Der Trend in einer Stadtwohnung Hühner zu halten, hat in den letzten Monaten zugenommen. Schnell wurde klar, die Bedingungen auf dem Balkon sind nicht ideal. Deshalb werden die Tiere wieder in Tierheimen abgegeben oder sogar ausgesetzt.
Im Sommer musste das Tierheim fünf Hühner aufnehmen, die in Kartons auf einem Hochhausbalkon gehalten wurden und sich vor Stress gegenseitig verletzten.
Beherberge das Tierheim normalerweise etwa zehn Hühner und Hähne, seien es in diesem Jahr etwa 30 gleichzeitig. "Da wir Gruppen bilden und Gehege einrichten müssen, haben wir ein Unterbringungsproblem", so Rost.
Experten raten allerdings, Hühner gemeinsam mit Hähnen zu halten. "Hähne geben eine Herdenstruktur vor und warnen die Hennen auch vor Gefahren", sagt etwa Antje Feldmann, Geschäftsführerin der Gesellschaft zur Erhaltung alter und gefährdeter Haustierrassen.

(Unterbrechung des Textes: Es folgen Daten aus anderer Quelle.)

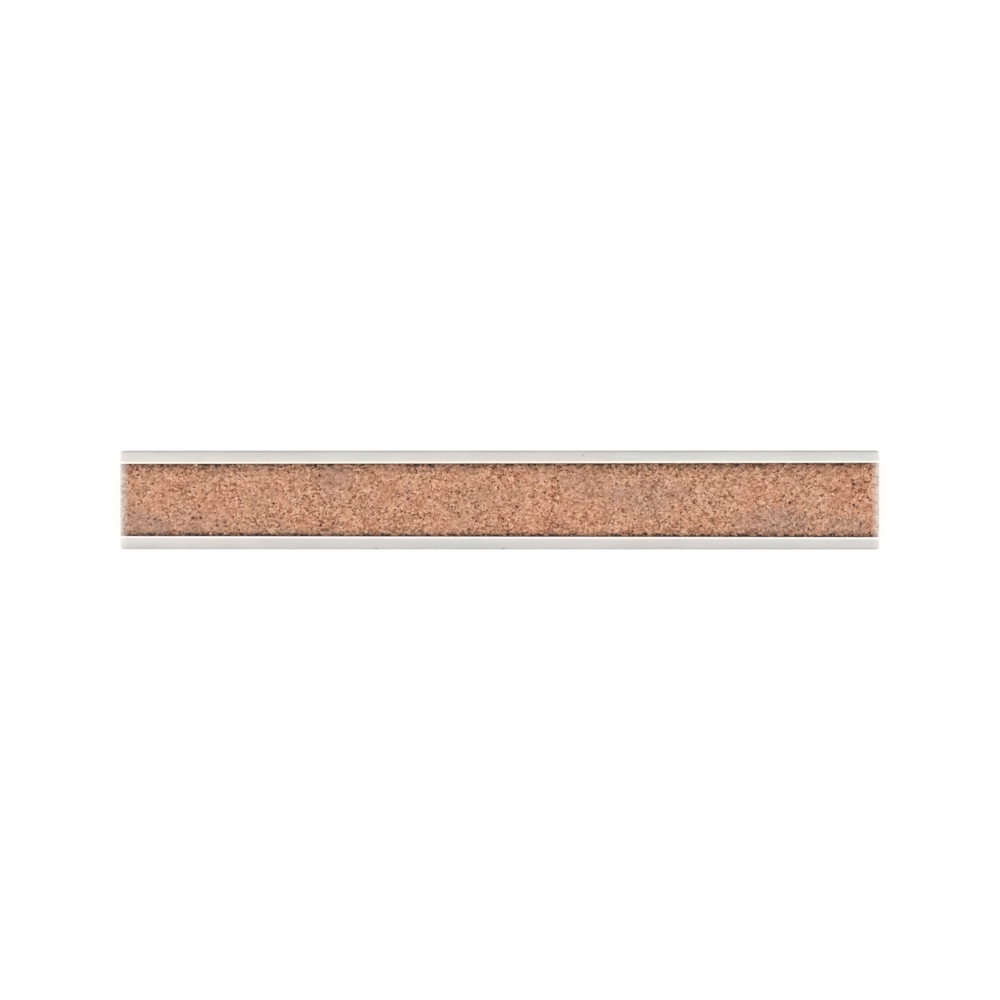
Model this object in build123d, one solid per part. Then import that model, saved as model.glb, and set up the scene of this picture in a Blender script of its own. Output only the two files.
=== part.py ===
from build123d import *
import math
import os

# A cork-backed stainless steel ruler, 15 cm and 6 in long, in millimetres.
#
# The ruler lies on its scale face with the cork on top. +X runs along the length away from the
# zero end, +Y across the width towards the centimetre edge, and +Z up, out of the cork. The origin
# is the middle of the scale face, so z = 0 is the surface that the ruler lies on.
#
# The pieces are the steel blade, the double-sided tape, the cork strip, and the black enamel that
# fills the etched marks of the scale face. Marks of one length share a node, as separate solids.

# Steel blade
BLADE_LENGTH = 153.0
BLADE_WIDTH = 20.0
BLADE_THICKNESS = 1.0
CORNER_RADIUS = 0.45
BACK_EDGE_RADIUS = 0.42  # along the long edges of the cork side
SCALE_EDGE_RADIUS = 0.08  # edge break round the scale face

# Double-sided tape, a little wider than the cork on each side
TAPE_THICKNESS = 0.16
TAPE_MARGIN = 0.36

# Cork strip, cut by hand, so that it widens a little towards the far end
CORK_THICKNESS = 1.20
CORK_WIDTH_ZERO_END = 14.63
CORK_WIDTH_FAR_END = 15.00
CORK_EDGE_RADIUS = 0.30

# Etched marks of the scale face
INCH = 25.4
LAST_CENTIMETRE = 15
LAST_INCH = 6
ETCH_DEPTH = 0.08
MARK_WIDTH = 0.16
MARK_INSET = 0.22  # from the blade's long edge to the outer end of each mark

# Each scale is a step, and then its marks from long to short: how many steps apart, node, length
CENTIMETRE_STEP = 1.0
CENTIMETRE_MARKS = (
    (10, "centimetre_marks", 4.2),
    (5, "five_millimetre_marks", 3.1),
    (1, "millimetre_marks", 2.2),
)
INCH_STEP = INCH / 16
INCH_MARKS = (
    (16, "inch_marks", 6.0),
    (8, "half_inch_marks", 4.8),
    (4, "quarter_inch_marks", 3.8),
    (2, "eighth_inch_marks", 2.9),
    (1, "sixteenth_inch_marks", 2.1),
)

# Numerals, drawn with one even stroke. Shares are of the numeral's height.
CENTIMETRE_NUMERAL_HEIGHT = 1.9
INCH_NUMERAL_HEIGHT = 2.7
NUMERAL_CLEARANCE = 0.6  # between a number and its mark
STROKE_SHARE = 0.13
WIDTH_SHARE = 0.54
DIGIT_GAP_SHARE = 0.34
UPPER_BOWL = 0.23  # radius of the upper bowl of 3 and 8
LOWER_BOWL = 0.27  # radius of their lower bowl: the two bowls fill the height
HOOK_RADIUS = 0.80  # radius of the long curve of 6 and 9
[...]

Auch beschlagnahmte Hühner in Hamburg
Die Berliner sind mit dem Hühnerproblem nicht allein: Der Hamburger Tierschutzverein von 1841 e.V. berichte, dass Hühnerhaltung gerade "in" sei - und die Folgen deutlich spürbar, sagt Lea Schmitz vom Deutschen Tierschutzbund. Auch in Hamburg seien in diesem Jahr mehrere ausgesetzte Hähne sowie beschlagnahmte Hühner und Hähne aus schlechter Haltung aufgenommen worden.
Im Pandemie-Jahr war die Nachfrage nach Haustieren groß. Zu Weihnachten verhängen viele Tierheime nun einen Vermittlungsstopp.
In Berlin gehören einige Tierarten laut Rost auch zu den Gewinnern der Corona-Zeit. Etwa Kaninchen: "Seit Mitte März bis Ende November sind 53 Prozent weniger Kaninchen im Tierheim abgegeben worden als im Vorjahreszeitraum", so Rost. Deutlich weniger Abgaben gab es auch bei den Katzen (37 Prozent). Bei den Kleintieren lag der Rückgang bei zwölf Prozent. Allerdings wurden jeweils auch weniger Tiere vermittelt als im Vorjahreszeitraum.
Dem Ende der Pandemie sieht die Tierheimchefin mit gemischten Gefühlen entgegen. Einerseits könnten dann zwar wieder viele Angebote für Besucher gestartet werden. Andererseits rechne sie auch damit, dass eine erhebliche Zahl der in der Corona-Zeit angeschafften Tiere wieder abgegeben wird.